Thanks guys, the Handler 135 can be used gassless with flux cored wire or with gas, it includes all the regulators and valves for the gas but you have to supply the gas bottle yourself. Dave, the problem with ARC is that in order to gain it's benifits you have to buy a large industrial unit that will cost over $2000 and will require a 3 phase circuit to run on, the hobby class ARCs that are better suited for home use wont weld any deeper than a MIG, in any case for thicker materials I can always run several passes cant I?

Carl I think before I get too serious about welding I'm going to set myself up for a welding class at Sinclaire community college, Dayton being sortof a center of the metal working industry leaves me with alot of experience to draw on, when in doubt I can always ask someone! :D
I own a heating and A/C company and have two welders a mig and an arc welder 200 amp gas powered.
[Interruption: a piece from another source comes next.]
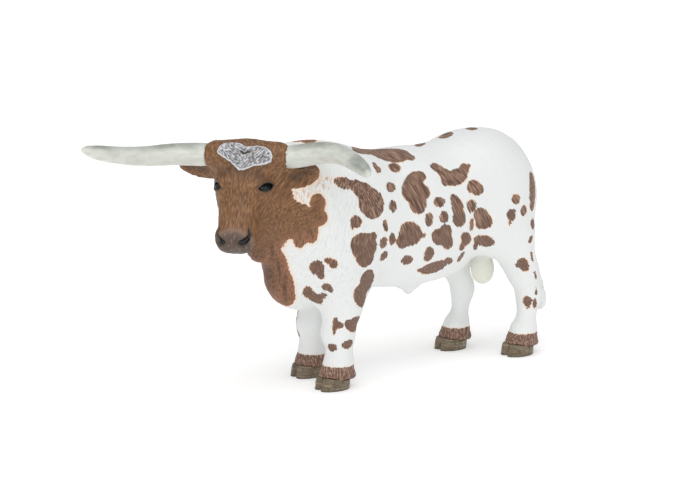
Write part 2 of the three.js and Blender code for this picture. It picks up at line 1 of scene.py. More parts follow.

I can't weld a lick but my guys can. I know that for bigger stuff you can't just make more passes, its the dept of the penatration that holds it together. Give me more power Scotty :D
The Hobart Handler 135 is a great machine! I use one to weld race car roll cages. Very easy to use, just practice a little. Might want to put a 20 amp circuit in you garage. Have fun!...loojack
Wow...a subject that I can actually say I'm experienced at. :rolleyes:
I use a MIG (220 amp), a TIG (440 amp) and a plasma torch for cutting. I'm FAA certified for aircraft production. My weapon of choice is the TIG as it can weld something as light as a soda can and as heavy as you can pile on the bench, as it has a cooler which keeps the stinger from turning to liquid. Would love to have one of these down my basement but, around $5k is a tad much for tinkering at home. ;)
Larry, the MIG welder you've purchased will work fine for light gauge metal. Frodo is correct in saying that you can't just make more passes to compenasate for thicker material. Stop at a local metal shop or scrap yard and find all sizes of scrap material to...practice...practice...practice on. You'll learn what can and can't be welded in short order. Good luck to ya.